Focus on the Family’s Media and Sexuality Analyst, Daniel L. Weiss, wrote in his Aug. 3, 2004 article titled “Straining Gnats, Ignoring Camels,” published in CitizenLink, that:

“Straining gnats and swallowing camels is an apt depiction of… the Supreme Court’s recent rulings, including the… 5-4 decision to send the Child Online Protection Act back to trial after spending five years in legal limbo… The majority felt that… the perceived threat to material that enjoys no constitutional freedoms was more important than… malicious and manipulative commercial pornographers that relentlessly assault our children…

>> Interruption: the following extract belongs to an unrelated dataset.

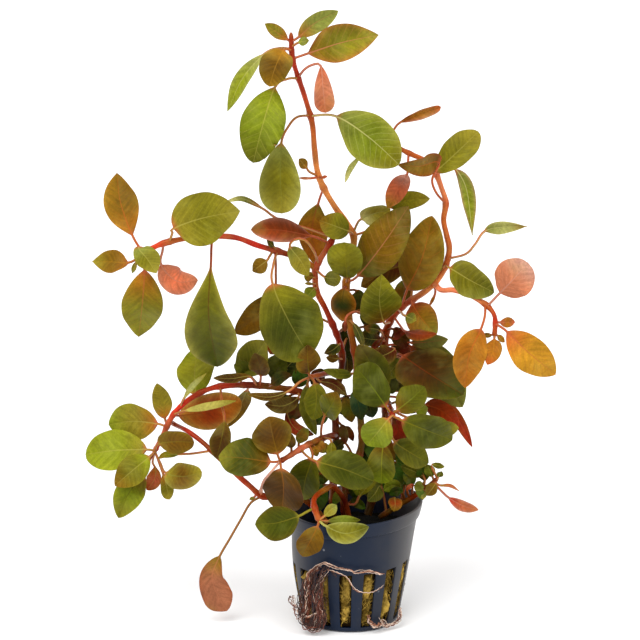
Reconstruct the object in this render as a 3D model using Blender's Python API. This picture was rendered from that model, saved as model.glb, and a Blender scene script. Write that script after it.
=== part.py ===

Even if the ACLU pretends to be confused, the Court wasn’t. COPA was clearly and narrowly written to apply only to commercial pornographers and only to material that the Court already considers without First Amendment protection…

[A] possible explanation for the court’s misunderstanding of the constitutionality of the material in question hinges on the myriad legal precedents that incorrectly equate images of ‘nympho cheerleaders’ and ‘triple penetration’ to speech worthy of protection.”

Aug. 3, 2004


The National Law Center for Children and Families’ General Counsel, Robert Showers, was quoted in a Dec. 2004 article titled “Supreme Court Rules Online Protection Act Unconstitutional,” published in the NLC Reporter, that:

“Parents have the right to be secure in the knowledge that their children will not be exposed to graphic pornographic imagery when they are surfing the internet. The Child Online Protection Act is a valuable tool for the government to hold pornographers accountable for their efforts to expose impressionable children to inappropriate material, and the Court should have deferred to the wisdom of the legislature on this issue.”